Now, in the winter of 2007, my mother spends her time in a very nice assisted care facility not far from the family home, where my Father visits her twice a day, every day. He sits with her, and he shares the events of the day, much like Cyrano would share his "Daily Gazette" with Roxanne. But if my Mother understands, she has no way of transmitting that idea, for the ability to articulate is now gone. She is reduced to sounds. And laughter. My Mother has a whooping kind of laugh that causes laughter, if you know what I mean.

My sense of humor was largely developed by the tastes of my Mother. She was the one that introduced her young son to the works of Danny Kaye, the Marx Brothers, Laurel and Hardy, and Abbott and Costello. This woman, so apparently staid and conservative would whoop with laughter and the most over-the-top slapstick comedy, and giggle girlishly at the whole, "The pellet with the poison is in the chalice from the palace and the flagon with the dragon holds the brew that is true" shtick from THE COURT JESTER. At a young age, I don't know which was funnier; my Mother or the movie.

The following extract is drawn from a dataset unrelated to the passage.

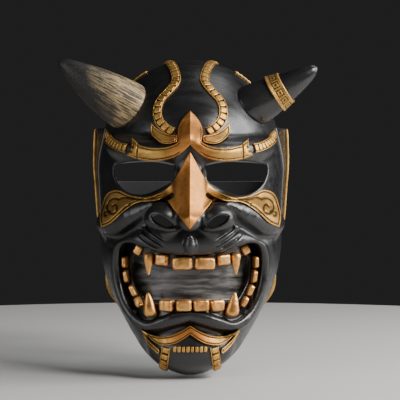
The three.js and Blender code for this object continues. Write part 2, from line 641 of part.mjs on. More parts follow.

She also loved the films of Doris Day, the music of Frank Sinatra, the dancing of Fred Astaire, and figure skating. She never got over the fact that Sonija Henie was a Nazi sympathiser. Or that Rock Hudson was gay.

My Mother made the best chocolate chip cookies ever.

She named me for my Uncle John, her older brother, who was killed in Korea. But in thirty eight years of my life, she never mentioned him more than a half a dozen times, and those times came in the early eighties when they reinstated the selective service registration, and her sons had to sign on the line, just in case of a draft. But the memory of the end of her brother's life outweighed the rest of his existence, and I never got to know about him.

That's what this is about, really.....I had every opportunity to quiz my Mother about the family history, or even where she kept that damned recipe for cookies, and I thought I had all the time in the world......and now, all I really would like is a day.

3 comments:

Misti Ridiculous said...

Oh my beautiful precious friend. i love you. peace. travel safe.

Kizz said...

Travel safely. Love you.

Reg said...

All my love to you and your family. You are in my thoughts and my heart.